Creates stacked bar plots from Kraken 2 and Bracken output. The plot is a vectorized pdf file that can be opened in Adobe Illustrator or other for additional modification.
Builds bar plots from Bracken results with optional adjustment for unclassified reads from Kraken results.
Bracken modifies Kraken 2 results for a more acurate abundance estimate which is great but Bracken does not include the unclassified reads. For more a thorough analysis, this scripts incorporates the fraction of the metagenome that is not classified compared to what is classified. This is important since environmental samples are frequently >50% unclassified.
Therefore, this script has the option of accepting the Kraken reports that the Bracken reports were generated from. It will read the total number of unclassified reads from the Kraken report and adjust the "Fraction of Total Reads" reported by Bracken because this "Fraction of Total Reads" is only the fractional total of reads assigned to the "Level ID" specified (the unclassified reads are not counted). With this optional adjustment, our plots will show the fraction of total reads (including unclassified).
python Kraken-Bracken-plot.py -hInput files are all two column tab ("\t") separated files (tsv).
input file: List of Bracken report files, SampleName
-i, input_file_specificiations: This is a .txt file with one entry per line in the order you want. The output plot will follow the order in this file.
Example:
Path/to/BrackenFilename\tSampleA
Path/to/BrackenFilename\tSampleB
Path/to/BrackenFilename\tSampleC
optional input:
-k, kraken_file_specifications: This is a .txt file with one entry per line. The Sample names must match the input file sample neames and the Kraken files should correspond to those use for the Bracken files. The order of this file does not matter but I find it is easiest if the order is the same as the input file.
Example:
Path/to/KrakenFilename\tSampleA
Path/to/KrakenFilename\tSampleB
Path/to/KrakenFilename\tSampleC
-l, custom_legend_file: This is a .txt file with one entry per line of classification, color.
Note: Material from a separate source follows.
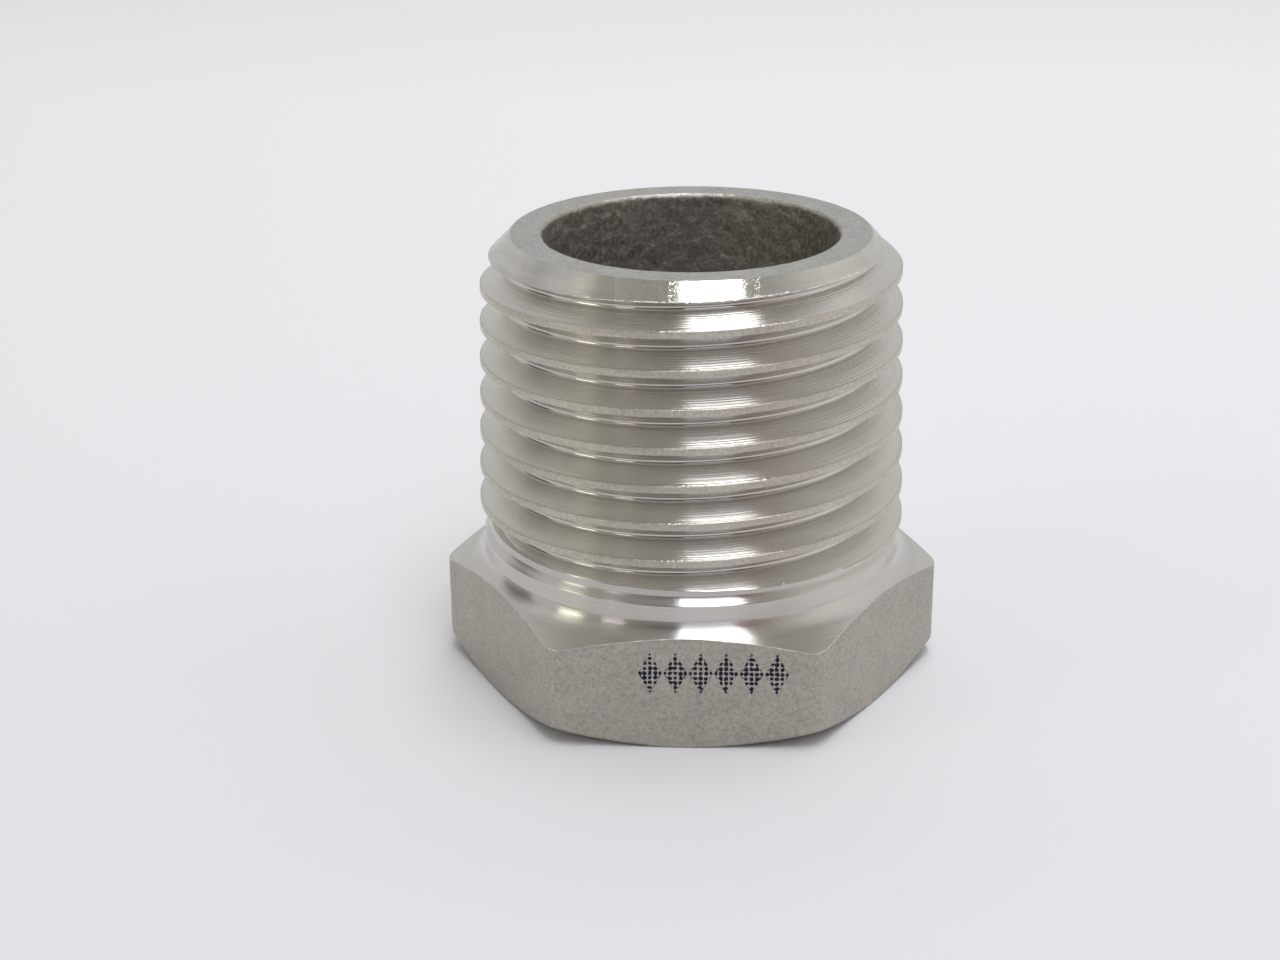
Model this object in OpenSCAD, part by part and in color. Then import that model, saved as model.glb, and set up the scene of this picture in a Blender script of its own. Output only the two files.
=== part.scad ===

The classification must match those used in the input file. The colors can be whatever you want. I prefer to use hex colors.
Example:
Alteromonadales\t#2ca25f
Sphingobacteriales\t#8856a7
Rickettsiales\t#43a2ca
output: stacked bar plots in vector pdf format. Publication ready.
Example batch processing scripts for an HPC running a slurm scheduler are
included for reference under sbatch/. Kraken and Bracken both rely on a
Kraken database which can be obtained by the tool directly via kraken2-build
as either a pre-built database or one created ad hoc by the user.
Requires:
- Python 3.6+
- Matplotlib
- Pandas
- Kraken2
- Bracken
Ref Links:
- https://ccb.jhu.edu/software/kraken2
- https://github.com/DerrickWood/kraken2
- https://ccb.jhu.edu/software/bracken
- https://github.com/jenniferlu717/Bracken